-- start SOURCE EXCERPT --
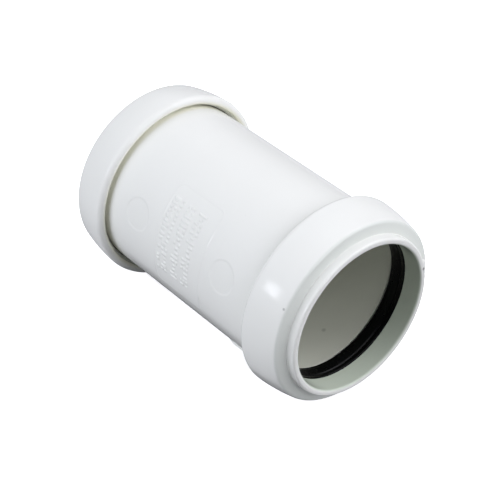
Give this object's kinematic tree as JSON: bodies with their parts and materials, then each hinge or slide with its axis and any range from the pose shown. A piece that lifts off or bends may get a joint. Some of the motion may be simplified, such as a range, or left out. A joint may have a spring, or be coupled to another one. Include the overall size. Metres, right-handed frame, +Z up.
{
  "type": "push fit coupling",
  "caption": "Straight push fit coupling for waste pipe: a moulded tube body with a socket, a rubber seal ring and a snap-fitted retaining cap at each end.",
  "frame": {"origin": "centre of the fitting, midway between the mouths on the pipe axis, which is the centre of its bounding box", "axes": "+X along the pipe axis to the near mouth (mouth_a), +Z up with the fitting lying on its side, +Y completes the right-handed frame"},
  "size_m": [0.0876, 0.0546, 0.0546],
  "materials": {
    "body_plastic": "satin white polypropylene",
    "cap_plastic": "satin white polypropylene",
    "seal_rubber": "matt black moulded rubber"
  },
  "bodies": {
    "fitting": {"coupling_body": "body_plastic", "seal_ring_a": "seal_rubber", "seal_ring_b": "seal_rubber"},
    "cap_a": {"retaining_cap_a": "cap_plastic"},
    "cap_b": {"retaining_cap_b": "cap_plastic"}
  },
  "joints": [
    {"name": "cap_a_turn", "type": "hinge", "parent": "fitting", "child": "cap_a", "pos_m": [0.0345, 0, 0], "axis": [1, 0, 0], "continuous": true},
    {"name": "cap_b_turn", "type": "hinge", "parent": "fitting", "child": "cap_b", "pos_m": [-0.0345, 0, 0], "axis": [1, 0, 0], "continuous": true}
  ]
}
-- end SOURCE EXCERPT --
> [WRITTEN TASK]: Where a line holds the string "right", copy that line.

> [RESULT FOR THIS EXERCISE]:
Give this object's kinematic tree as JSON: bodies with their parts and materials, then each hinge or slide with its axis and any range from the pose shown. A piece that lifts off or bends may get a joint. Some of the motion may be simplified, such as a range, or left out. A joint may have a spring, or be coupled to another one. Include the overall size. Metres, right-handed frame, +Z up.
  "frame": {"origin": "centre of the fitting, midway between the mouths on the pipe axis, which is the centre of its bounding box", "axes": "+X along the pipe axis to the near mouth (mouth_a), +Z up with the fitting lying on its side, +Y completes the right-handed frame"},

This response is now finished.